So er... short answer, PCs just need to be more friendly and communicate better. They need to take a look at what consoles are doing to draw people in, what games like WoW are doing to draw in new faces, and break out of old habits, vicious cycles, and self-congratulatory pats on the back.
sagittary 2nd February 2008, 15:40 Quote
Quote:
Originally Posted by Veles
Nvidia and co. isn't bothered that much I imagine, low/mid end card sales make up the bulk of their revenue. High end sales are very low in comparison.
Quote:
Originally Posted by Tim S
The old Xbox games are still sold here in the shops :)

So are N64 and SNES games though. The amount of brand new games sold for the Xbox/GC is minuet. PS2 however is still one of the biggest selling consoles and often trumps it's successor's sales figures for both hardware and games.

Indeed though this may be, in part, a side effect - the heavy duty gamer grabs titles ASAP while others are more than happy to wait until prices drop or they have finished games.

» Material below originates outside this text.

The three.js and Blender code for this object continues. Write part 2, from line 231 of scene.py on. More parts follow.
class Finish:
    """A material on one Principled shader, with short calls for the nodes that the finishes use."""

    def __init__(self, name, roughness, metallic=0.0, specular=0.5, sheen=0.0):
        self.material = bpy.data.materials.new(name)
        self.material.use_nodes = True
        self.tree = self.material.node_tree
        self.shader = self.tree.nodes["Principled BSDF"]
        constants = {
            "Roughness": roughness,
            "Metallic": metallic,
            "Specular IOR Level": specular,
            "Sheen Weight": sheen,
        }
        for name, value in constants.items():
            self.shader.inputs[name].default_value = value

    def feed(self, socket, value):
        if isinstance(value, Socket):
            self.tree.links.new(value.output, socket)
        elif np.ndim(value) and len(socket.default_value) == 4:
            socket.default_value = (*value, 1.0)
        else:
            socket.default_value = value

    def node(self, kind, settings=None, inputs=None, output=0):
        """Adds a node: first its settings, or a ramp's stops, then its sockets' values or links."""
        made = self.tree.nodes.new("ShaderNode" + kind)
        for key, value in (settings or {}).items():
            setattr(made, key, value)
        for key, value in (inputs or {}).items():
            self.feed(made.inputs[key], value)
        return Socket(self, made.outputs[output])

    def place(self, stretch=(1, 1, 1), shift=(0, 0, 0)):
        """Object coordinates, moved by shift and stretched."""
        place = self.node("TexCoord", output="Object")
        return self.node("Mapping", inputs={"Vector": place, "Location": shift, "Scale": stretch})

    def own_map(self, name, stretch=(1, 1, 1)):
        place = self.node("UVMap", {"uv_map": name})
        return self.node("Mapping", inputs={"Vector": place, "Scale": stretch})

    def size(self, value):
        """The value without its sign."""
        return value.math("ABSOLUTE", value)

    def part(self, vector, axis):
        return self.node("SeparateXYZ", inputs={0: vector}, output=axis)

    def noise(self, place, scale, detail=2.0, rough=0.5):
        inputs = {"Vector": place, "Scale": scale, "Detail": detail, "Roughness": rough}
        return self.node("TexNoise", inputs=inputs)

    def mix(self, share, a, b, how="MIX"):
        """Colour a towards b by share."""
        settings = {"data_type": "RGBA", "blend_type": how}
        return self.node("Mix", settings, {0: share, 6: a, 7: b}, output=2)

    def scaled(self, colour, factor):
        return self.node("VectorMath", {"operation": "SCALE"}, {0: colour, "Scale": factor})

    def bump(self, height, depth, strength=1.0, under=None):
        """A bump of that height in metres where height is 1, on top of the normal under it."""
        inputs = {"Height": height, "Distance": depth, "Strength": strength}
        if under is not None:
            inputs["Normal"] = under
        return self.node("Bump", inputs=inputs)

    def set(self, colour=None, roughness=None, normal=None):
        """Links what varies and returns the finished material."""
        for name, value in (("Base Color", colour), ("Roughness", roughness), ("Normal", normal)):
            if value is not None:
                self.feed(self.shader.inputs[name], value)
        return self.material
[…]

And I wonder if such numbers count things GameFly (rentals rather than digital sales). That said though, games are being made for the old consoles because they sell, true - probably if nothing else to cover the costs elsewhere.

On that note, random factoid, In October 07 1 copy of Mortal Kombat 3 was sold in the US, according to NPD for the PS1. Yes, a game made in 1996 was sold for a console that isn't being made. >_>
steveo_mcg 2nd February 2008, 16:55 Quote
I hate reading your columns, there so depressingly true...
noobarino 2nd February 2008, 17:23 Quote
I myself am a computer man but i can understand why people(usually with a IQ under 50) go for consoles.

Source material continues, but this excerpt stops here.